Records

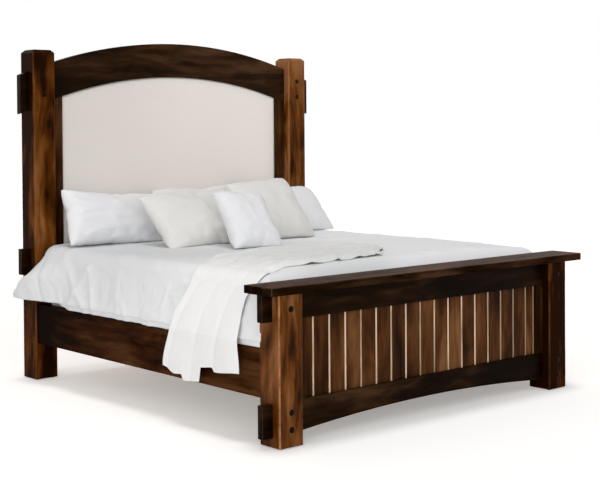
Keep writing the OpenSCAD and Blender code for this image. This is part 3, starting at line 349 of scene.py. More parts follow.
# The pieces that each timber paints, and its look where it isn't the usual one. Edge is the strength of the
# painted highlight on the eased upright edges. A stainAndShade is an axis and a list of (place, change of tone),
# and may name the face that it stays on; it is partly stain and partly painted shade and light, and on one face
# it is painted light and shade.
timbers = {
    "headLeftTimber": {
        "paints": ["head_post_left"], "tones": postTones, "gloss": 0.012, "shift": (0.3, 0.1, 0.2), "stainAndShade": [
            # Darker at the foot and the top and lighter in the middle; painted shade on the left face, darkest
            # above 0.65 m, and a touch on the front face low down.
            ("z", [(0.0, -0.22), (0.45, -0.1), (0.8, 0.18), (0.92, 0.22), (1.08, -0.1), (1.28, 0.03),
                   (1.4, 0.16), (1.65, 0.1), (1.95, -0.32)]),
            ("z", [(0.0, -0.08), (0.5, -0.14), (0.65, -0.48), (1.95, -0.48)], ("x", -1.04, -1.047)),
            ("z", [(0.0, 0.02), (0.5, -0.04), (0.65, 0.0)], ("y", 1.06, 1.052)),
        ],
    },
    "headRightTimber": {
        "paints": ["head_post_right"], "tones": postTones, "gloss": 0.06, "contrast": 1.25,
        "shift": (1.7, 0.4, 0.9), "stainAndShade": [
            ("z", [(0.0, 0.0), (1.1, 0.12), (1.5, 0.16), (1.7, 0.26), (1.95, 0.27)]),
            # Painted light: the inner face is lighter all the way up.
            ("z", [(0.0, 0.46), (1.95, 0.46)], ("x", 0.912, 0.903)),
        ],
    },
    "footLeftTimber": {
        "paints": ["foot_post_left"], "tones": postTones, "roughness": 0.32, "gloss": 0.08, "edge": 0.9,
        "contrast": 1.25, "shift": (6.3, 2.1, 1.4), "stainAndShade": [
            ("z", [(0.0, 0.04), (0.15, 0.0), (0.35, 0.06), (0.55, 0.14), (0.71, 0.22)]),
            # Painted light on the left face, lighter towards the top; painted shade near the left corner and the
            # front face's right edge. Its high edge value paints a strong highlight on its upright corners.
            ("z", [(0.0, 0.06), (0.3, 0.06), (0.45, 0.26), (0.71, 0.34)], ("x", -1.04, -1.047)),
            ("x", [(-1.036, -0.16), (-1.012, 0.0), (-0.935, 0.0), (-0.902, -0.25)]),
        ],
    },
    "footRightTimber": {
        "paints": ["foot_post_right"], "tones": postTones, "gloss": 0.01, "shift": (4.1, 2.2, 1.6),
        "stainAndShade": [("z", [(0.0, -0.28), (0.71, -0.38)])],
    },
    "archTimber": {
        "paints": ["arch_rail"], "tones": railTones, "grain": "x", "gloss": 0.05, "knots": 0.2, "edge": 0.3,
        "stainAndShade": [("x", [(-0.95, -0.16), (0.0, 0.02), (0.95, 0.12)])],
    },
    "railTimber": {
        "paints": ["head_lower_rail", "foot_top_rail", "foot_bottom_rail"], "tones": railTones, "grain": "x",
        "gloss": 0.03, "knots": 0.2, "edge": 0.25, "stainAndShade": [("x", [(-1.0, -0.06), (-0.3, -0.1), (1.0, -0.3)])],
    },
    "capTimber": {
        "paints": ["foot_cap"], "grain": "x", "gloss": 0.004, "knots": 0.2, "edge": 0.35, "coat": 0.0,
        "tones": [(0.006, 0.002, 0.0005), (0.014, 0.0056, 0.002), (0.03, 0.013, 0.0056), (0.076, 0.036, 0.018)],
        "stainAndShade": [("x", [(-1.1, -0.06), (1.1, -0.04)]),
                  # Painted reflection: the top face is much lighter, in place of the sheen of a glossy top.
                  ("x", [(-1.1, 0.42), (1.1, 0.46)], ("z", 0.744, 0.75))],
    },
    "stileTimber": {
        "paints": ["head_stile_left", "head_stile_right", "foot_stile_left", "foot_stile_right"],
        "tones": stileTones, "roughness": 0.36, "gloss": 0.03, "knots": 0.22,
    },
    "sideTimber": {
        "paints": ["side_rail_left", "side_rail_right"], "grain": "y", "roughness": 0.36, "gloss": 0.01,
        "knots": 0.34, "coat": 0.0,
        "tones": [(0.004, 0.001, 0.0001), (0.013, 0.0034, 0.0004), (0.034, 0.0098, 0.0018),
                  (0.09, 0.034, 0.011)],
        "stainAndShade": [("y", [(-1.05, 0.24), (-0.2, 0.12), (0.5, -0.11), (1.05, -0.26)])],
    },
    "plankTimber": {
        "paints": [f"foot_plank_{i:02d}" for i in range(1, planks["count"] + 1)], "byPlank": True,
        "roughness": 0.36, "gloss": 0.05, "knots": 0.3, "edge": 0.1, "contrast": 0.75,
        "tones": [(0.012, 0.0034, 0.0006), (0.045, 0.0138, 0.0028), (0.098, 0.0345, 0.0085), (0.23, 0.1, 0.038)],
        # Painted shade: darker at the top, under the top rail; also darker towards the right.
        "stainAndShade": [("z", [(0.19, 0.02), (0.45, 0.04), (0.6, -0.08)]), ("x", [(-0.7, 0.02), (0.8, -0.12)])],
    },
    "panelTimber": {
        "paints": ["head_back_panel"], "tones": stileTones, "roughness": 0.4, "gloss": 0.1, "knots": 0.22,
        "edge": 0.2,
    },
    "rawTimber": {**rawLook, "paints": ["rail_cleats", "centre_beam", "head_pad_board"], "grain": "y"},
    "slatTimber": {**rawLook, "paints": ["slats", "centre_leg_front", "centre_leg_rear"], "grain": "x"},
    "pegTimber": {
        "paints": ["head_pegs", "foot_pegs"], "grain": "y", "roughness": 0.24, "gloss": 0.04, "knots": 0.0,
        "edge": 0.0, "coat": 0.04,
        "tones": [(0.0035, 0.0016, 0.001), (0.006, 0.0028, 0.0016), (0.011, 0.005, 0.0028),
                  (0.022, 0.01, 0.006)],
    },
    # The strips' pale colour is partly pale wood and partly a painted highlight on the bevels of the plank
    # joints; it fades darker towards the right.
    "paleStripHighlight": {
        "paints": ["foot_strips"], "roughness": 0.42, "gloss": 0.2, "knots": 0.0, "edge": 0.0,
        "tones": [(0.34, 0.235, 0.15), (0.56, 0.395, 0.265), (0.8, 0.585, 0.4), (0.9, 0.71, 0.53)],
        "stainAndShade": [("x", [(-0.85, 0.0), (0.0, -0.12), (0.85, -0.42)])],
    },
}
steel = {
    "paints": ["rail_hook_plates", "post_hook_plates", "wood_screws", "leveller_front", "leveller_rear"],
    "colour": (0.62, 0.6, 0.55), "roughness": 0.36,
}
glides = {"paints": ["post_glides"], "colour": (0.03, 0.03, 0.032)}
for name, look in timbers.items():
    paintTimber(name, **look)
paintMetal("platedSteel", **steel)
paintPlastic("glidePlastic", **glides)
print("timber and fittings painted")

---

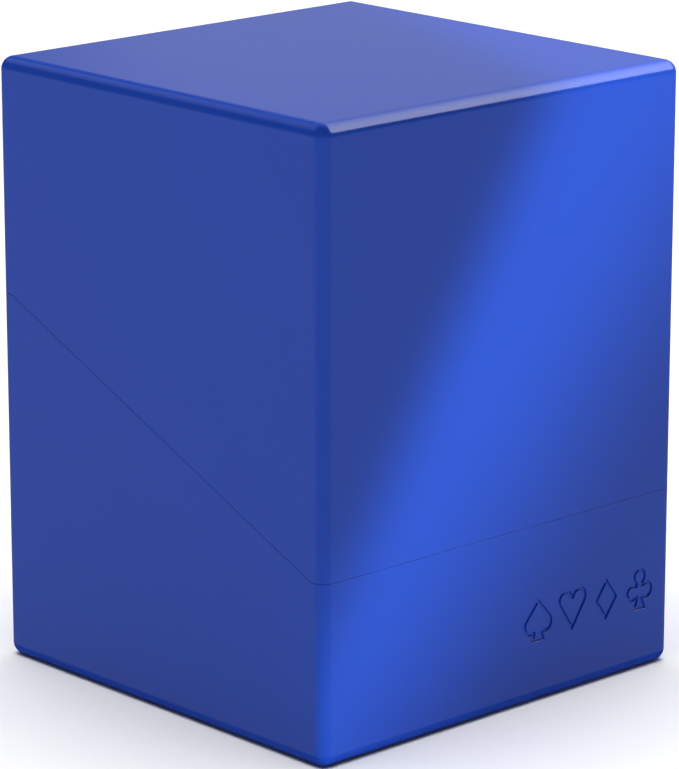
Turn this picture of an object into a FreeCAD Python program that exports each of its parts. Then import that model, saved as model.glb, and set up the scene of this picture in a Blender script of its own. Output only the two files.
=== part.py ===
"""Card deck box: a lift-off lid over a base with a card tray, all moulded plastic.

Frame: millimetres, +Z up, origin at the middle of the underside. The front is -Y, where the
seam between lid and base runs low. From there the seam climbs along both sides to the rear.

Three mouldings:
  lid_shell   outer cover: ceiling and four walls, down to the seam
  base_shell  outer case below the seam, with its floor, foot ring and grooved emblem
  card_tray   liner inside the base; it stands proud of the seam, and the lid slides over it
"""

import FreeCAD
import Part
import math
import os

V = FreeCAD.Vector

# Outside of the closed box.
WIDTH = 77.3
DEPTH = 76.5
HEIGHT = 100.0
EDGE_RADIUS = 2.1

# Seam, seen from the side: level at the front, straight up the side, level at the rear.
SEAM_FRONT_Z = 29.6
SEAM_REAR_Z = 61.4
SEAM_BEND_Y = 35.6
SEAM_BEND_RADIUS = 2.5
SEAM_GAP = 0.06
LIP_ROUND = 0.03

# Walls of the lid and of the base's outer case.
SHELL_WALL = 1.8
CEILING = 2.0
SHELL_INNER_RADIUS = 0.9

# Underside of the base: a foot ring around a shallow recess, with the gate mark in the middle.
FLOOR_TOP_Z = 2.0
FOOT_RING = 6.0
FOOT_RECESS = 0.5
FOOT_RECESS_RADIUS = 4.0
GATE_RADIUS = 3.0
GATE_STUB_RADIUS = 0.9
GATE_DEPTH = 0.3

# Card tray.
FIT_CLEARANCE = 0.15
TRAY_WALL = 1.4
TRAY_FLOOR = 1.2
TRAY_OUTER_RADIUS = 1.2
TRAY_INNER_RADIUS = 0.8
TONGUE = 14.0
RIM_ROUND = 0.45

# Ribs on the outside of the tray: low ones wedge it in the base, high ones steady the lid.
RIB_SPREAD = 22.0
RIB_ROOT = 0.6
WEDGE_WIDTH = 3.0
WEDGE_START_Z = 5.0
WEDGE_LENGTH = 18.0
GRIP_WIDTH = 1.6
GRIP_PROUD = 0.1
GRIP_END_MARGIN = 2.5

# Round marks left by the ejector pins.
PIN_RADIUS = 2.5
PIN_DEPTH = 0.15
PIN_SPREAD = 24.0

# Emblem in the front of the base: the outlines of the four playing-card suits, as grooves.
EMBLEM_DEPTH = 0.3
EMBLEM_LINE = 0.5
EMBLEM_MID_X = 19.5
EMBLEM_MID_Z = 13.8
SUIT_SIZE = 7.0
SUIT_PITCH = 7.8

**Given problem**
Give back, word for word, only the lines above from the line holding "Turn this picture" to the line holding "RIM_ROUND = 0.45", both included.

**Written answer**
Turn this picture of an object into a FreeCAD Python program that exports each of its parts. Then import that model, saved as model.glb, and set up the scene of this picture in a Blender script of its own. Output only the two files.
=== part.py ===
"""Card deck box: a lift-off lid over a base with a card tray, all moulded plastic.

Frame: millimetres, +Z up, origin at the middle of the underside. The front is -Y, where the
seam between lid and base runs low. From there the seam climbs along both sides to the rear.

Three mouldings:
  lid_shell   outer cover: ceiling and four walls, down to the seam
  base_shell  outer case below the seam, with its floor, foot ring and grooved emblem
  card_tray   liner inside the base; it stands proud of the seam, and the lid slides over it
"""

import FreeCAD
import Part
import math
import os

V = FreeCAD.Vector

# Outside of the closed box.
WIDTH = 77.3
DEPTH = 76.5
HEIGHT = 100.0
EDGE_RADIUS = 2.1

# Seam, seen from the side: level at the front, straight up the side, level at the rear.
SEAM_FRONT_Z = 29.6
SEAM_REAR_Z = 61.4
SEAM_BEND_Y = 35.6
SEAM_BEND_RADIUS = 2.5
SEAM_GAP = 0.06
LIP_ROUND = 0.03

# Walls of the lid and of the base's outer case.
SHELL_WALL = 1.8
CEILING = 2.0
SHELL_INNER_RADIUS = 0.9

# Underside of the base: a foot ring around a shallow recess, with the gate mark in the middle.
FLOOR_TOP_Z = 2.0
FOOT_RING = 6.0
FOOT_RECESS = 0.5
FOOT_RECESS_RADIUS = 4.0
GATE_RADIUS = 3.0
GATE_STUB_RADIUS = 0.9
GATE_DEPTH = 0.3

# Card tray.
FIT_CLEARANCE = 0.15
TRAY_WALL = 1.4
TRAY_FLOOR = 1.2
TRAY_OUTER_RADIUS = 1.2
TRAY_INNER_RADIUS = 0.8
TONGUE = 14.0
RIM_ROUND = 0.45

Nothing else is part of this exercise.